The journalist had appealed the conviction, Mirdamadi’s lawyer told the semi-official Iranian Students’ News Agency on October 7, 2014, but no date had been set to hear the appeal.

Mirdamadi had worked for now-defunct reformist newspapers such as Toos and Hayat-e No, according to the reformist news website Kaleme. He left Iran after the disputed 2009 presidential election, but wrote for the reformist news outlet Radio Zamaneh, which is based in Amsterdam, and had also given guest interviews to Farsi media outside Iran, according to Radio Farda. In his work, Mirdamadi criticized the views and policies of Iranian Supreme Leader Ali Khamenei.

He returned to Iran shortly after the election of President Hassan Rouhani in 2013. Mirdamadi was summoned and interrogated several times before he was eventually arrested. News accounts did not specify which of his stories had led to the charges.
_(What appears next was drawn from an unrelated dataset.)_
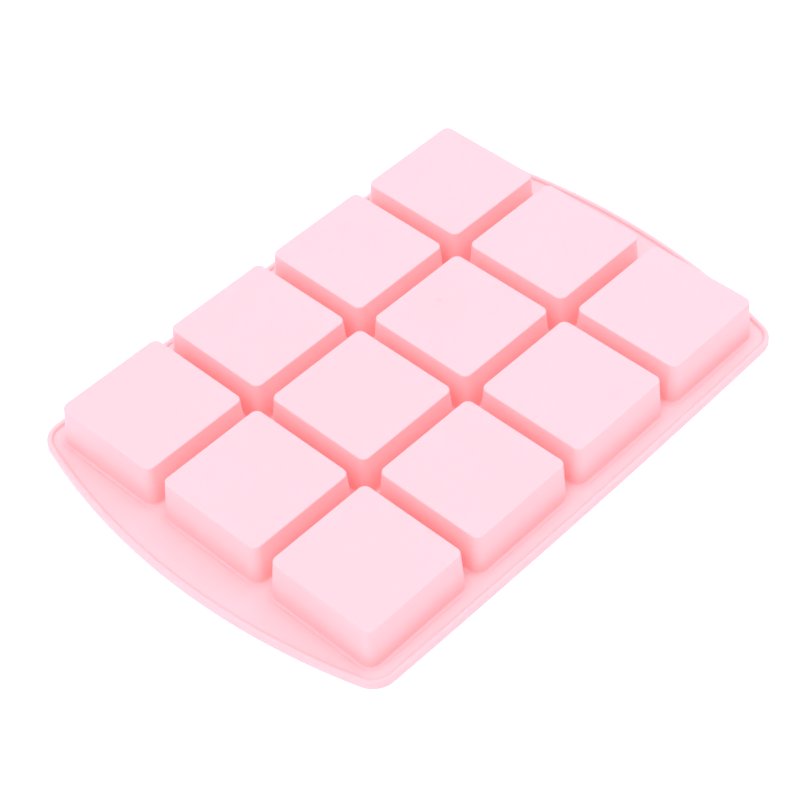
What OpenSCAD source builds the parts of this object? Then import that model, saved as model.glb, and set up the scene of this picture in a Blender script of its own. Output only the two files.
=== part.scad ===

Mirdamadi is a veteran of the Iran-Iraq war. He suffers from neck pain and was hospitalized on May 12, 2015. According to Saham News, Mirdamadi had surgery to remove a metal fragment from his neck on May 23, 2015.

On July 27, 2015, the journalist was granted a five-day furlough to spend time with his family. Mirdamadi’s wife and children had traveled to Iran from France to visit him, according to local media.